• TASK OBJECTIVE
Pick out each line with the word "metres" from the material that follows.

• RECORDS TO USE

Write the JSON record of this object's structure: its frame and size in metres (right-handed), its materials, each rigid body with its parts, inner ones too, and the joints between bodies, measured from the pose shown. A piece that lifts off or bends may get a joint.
--
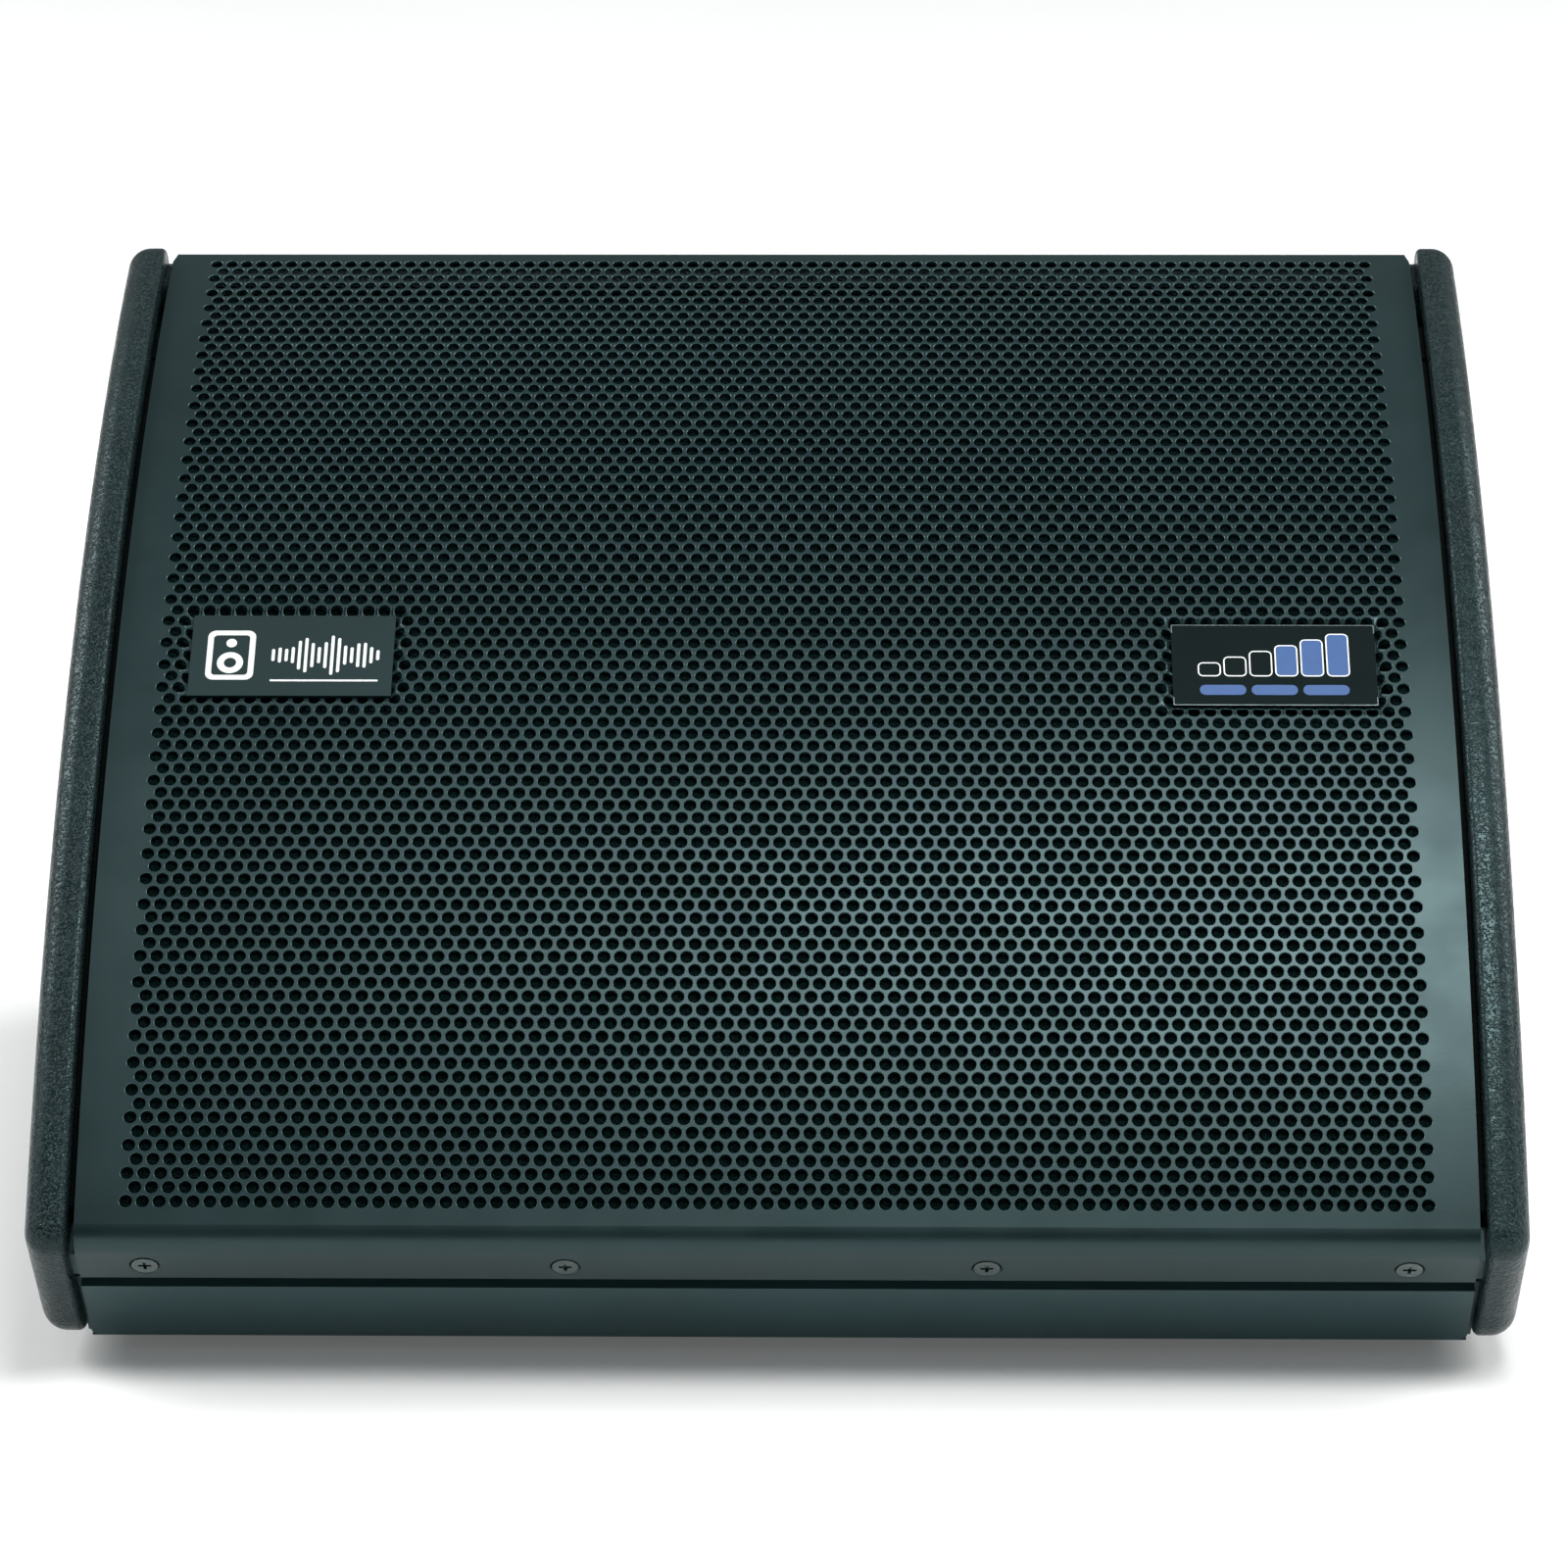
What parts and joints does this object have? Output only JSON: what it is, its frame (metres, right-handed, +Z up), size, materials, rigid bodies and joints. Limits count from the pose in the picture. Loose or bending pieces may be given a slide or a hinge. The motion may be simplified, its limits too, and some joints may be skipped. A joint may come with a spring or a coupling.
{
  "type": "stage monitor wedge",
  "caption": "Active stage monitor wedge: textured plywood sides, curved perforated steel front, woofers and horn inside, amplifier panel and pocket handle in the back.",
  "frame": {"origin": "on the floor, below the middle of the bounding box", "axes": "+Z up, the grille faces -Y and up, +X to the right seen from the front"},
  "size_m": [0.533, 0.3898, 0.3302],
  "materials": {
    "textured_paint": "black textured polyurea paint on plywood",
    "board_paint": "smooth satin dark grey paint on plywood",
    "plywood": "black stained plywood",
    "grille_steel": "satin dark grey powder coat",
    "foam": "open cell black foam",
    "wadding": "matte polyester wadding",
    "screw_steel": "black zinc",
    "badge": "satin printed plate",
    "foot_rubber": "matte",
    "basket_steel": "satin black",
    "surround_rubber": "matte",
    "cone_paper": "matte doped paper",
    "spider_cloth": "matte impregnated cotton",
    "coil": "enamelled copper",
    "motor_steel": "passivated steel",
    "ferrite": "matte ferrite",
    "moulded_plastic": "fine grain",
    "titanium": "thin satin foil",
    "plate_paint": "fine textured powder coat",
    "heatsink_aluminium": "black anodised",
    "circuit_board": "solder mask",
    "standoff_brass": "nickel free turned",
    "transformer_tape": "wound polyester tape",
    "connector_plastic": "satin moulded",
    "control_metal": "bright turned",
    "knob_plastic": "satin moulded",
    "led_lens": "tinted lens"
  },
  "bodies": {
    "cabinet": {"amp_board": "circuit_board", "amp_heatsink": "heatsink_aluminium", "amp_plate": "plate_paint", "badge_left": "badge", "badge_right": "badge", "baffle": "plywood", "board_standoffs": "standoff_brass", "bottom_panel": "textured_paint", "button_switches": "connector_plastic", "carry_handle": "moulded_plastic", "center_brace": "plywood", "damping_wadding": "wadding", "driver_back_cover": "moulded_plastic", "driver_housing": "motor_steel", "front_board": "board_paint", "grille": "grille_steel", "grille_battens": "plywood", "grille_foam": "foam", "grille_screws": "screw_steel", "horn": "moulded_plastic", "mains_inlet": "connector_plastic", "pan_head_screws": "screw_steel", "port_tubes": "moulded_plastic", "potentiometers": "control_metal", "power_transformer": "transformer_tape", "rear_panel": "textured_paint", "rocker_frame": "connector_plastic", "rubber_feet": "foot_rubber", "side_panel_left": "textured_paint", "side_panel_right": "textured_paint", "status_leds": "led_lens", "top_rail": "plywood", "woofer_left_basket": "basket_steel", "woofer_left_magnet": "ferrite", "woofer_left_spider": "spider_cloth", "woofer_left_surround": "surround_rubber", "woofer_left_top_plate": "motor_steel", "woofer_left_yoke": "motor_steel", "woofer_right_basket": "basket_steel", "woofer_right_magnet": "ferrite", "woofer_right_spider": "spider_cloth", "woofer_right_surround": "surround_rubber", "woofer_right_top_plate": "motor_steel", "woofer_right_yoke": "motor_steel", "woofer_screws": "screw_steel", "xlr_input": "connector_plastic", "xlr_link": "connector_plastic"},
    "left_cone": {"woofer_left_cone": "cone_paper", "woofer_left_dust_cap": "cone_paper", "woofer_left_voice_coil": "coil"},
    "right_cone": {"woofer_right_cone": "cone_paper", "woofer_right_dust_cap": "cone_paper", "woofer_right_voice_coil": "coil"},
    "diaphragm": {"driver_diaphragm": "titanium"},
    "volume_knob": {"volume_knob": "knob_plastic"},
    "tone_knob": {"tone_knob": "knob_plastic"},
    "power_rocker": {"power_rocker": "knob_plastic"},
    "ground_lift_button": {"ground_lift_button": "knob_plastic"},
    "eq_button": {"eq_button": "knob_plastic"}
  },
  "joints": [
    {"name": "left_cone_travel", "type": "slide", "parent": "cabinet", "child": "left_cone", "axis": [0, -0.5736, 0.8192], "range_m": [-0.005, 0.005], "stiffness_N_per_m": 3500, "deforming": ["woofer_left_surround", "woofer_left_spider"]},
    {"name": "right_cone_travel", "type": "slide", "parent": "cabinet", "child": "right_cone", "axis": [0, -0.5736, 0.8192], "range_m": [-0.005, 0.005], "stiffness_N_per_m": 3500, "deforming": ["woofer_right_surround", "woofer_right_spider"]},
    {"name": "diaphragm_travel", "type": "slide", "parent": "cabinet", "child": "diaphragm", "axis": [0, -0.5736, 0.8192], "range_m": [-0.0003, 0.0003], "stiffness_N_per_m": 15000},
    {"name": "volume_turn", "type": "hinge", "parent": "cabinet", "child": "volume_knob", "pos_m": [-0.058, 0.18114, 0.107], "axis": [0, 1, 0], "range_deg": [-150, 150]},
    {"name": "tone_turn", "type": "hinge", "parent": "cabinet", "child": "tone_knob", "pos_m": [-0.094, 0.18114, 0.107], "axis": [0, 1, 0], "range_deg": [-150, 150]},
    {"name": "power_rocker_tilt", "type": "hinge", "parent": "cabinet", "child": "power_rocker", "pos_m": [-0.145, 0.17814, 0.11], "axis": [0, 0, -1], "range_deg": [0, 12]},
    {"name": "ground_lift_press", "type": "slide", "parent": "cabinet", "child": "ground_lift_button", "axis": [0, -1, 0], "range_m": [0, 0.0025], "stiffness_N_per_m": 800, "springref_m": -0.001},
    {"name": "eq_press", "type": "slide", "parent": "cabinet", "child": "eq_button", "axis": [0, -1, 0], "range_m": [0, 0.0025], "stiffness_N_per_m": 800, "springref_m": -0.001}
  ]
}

• SOLUTION FOR THIS PROBLEM
Write the JSON record of this object's structure: its frame and size in metres (right-handed), its materials, each rigid body with its parts, inner ones too, and the joints between bodies, measured from the pose shown. A piece that lifts off or bends may get a joint.
What parts and joints does this object have? Output only JSON: what it is, its frame (metres, right-handed, +Z up), size, materials, rigid bodies and joints. Limits count from the pose in the picture. Loose or bending pieces may be given a slide or a hinge. The motion may be simplified, its limits too, and some joints may be skipped. A joint may come with a spring or a coupling.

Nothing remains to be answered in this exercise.